Когда венценосцев, писал Толстой, убивают по суду или при дворцовых переворотах, то об этом обыкновенно молчат. Когда убивают без суда, то это вызывает в династических кругах величайшее негодование. (Как выяснилось, не только в династических. Но об этом ниже.) «Самые добрые из убитых королей, как Александр II или Гумберт, — продолжал Толстой, — были виновниками, участниками и сообщниками, — не говоря уже о домашних казнях, — убийства десятков тысяч людей, погибших на полях сражений…». И далее: должно удивляться, что их, королей, так редко убивают «после того постоянного и всенародного примера убийства, который они подают людям». Толстой перечисляет: ужасные усмирения крестьянских бунтов, правительственные казни, замаривания в одиночных камерах и дисциплинарных батальонах. И вот эти убийства, утверждает Толстой, «без сравнения более жестоки, чем убийства, совершаемые анархистами».

«Не убий» — написано в девятисотом. Без малого 90 лет спустя крестьянский сын, московский писатель, предложил собравшимся единомышленникам почтить вставанием память Николая II. Нас не шокирует ни это предложение, ни это вставание. Вот только один вопрос. Отчего вслед за тем крестьянский сын, московский писатель, не предложил почтить память усмиренных мужиков, солдат, замученных в дисциплинарных батальонах, питерских фабричных, убитых 9 января?

С Николаем II расправились, как известно, в Екатеринбурге летом восемнадцатого года. В наши дни общественная мысль столь резва, что нет-нет да и бежит по кругу, давно, так сказать, отбеганному. Имеем в виду пресловутую погоню за вездесущими «масонами». Иные ловцы, наделенные специфическим нюхом, усматривают в екатеринбургском изуверстве (ведь и детей изничтожили) ритуальное убийство, содеянное нехристями. Вот только опять же вопрос. Не привлечь ли к ответу и Александра Сергеевича Пушкина? Алиби у него есть, но есть за ним и криминальная угроза. Вспомните: «Тебя, твой трон я ненавижу, // Твою погибель, смерть детей // С жестокой радостию вижу». Максимализм молодости? Пусть так. Но как же все-таки быть со слезинкой ребенка? «Смерть детей»!

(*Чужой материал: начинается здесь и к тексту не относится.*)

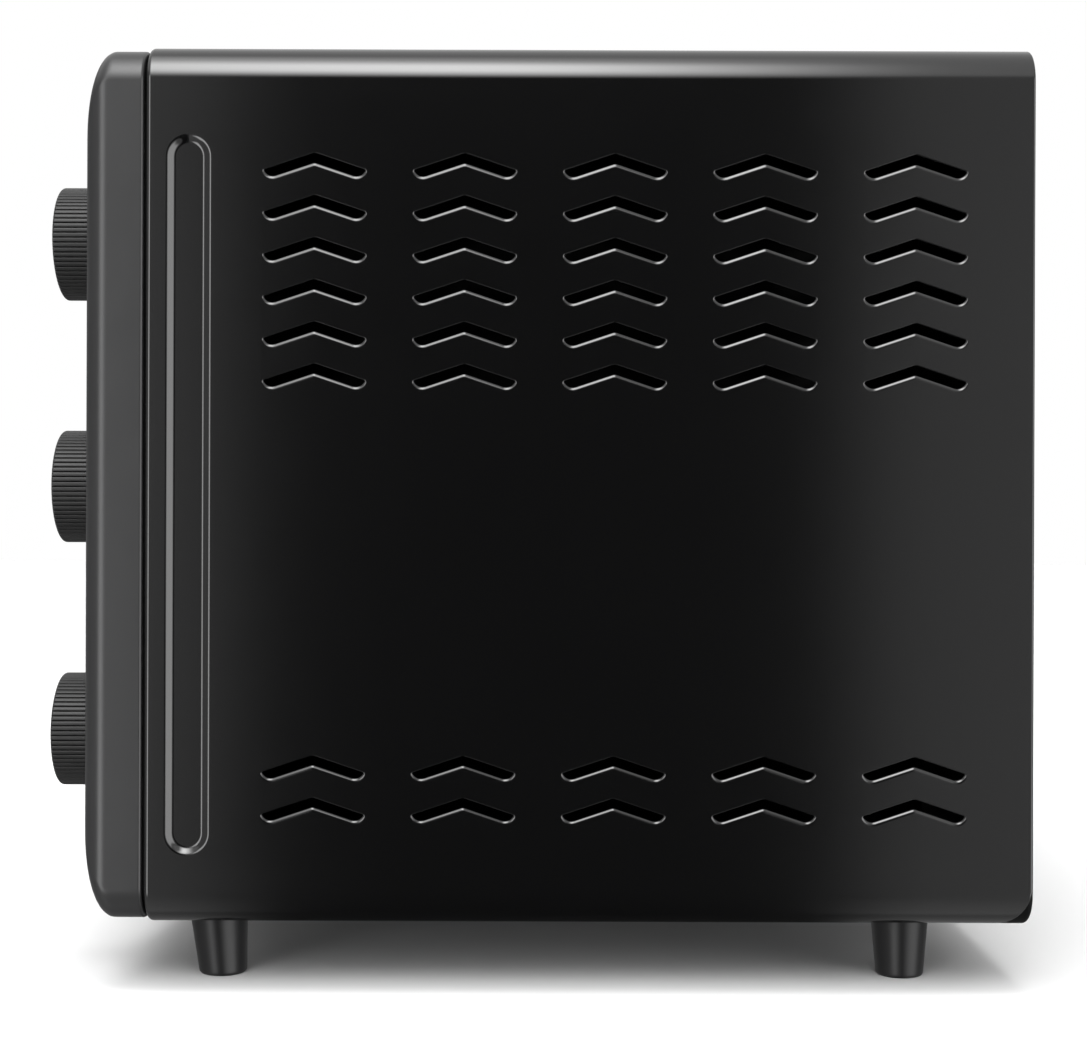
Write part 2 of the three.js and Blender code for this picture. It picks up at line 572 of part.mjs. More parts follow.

Кстати сказать, переоценщикам ценностей не худо бы знать, что Каляев дважды выходил с бомбой на великого князя, но в первый раз, заметив в карете великокняжеских детей, отшатнулся.

Сторонники «ритуальной версии» тотчас укажут: над трупами царя и царских детей глумились, крещеному человеку такое невподым. Да, глумились. Не только расстреляли, но и горючим облили, и… Ужасно. А невдолге после екатеринбургской трагедии труп Фанни Каплан, облитый бензином, жарко пылал в железной бочке, стоявшей в сумрачном углу Александровского сада. Кремацию спроворил матрос, комендант Кремля П. Д. Мальков. Пособлял ему случившийся рядом пролетарский стихотворец Демьян Бедный. Оба не инородцы.

Нет уж, граждане, плуг истории, ржавый от крови, вспахивал тогда не «этнические», а совсем иные сущности.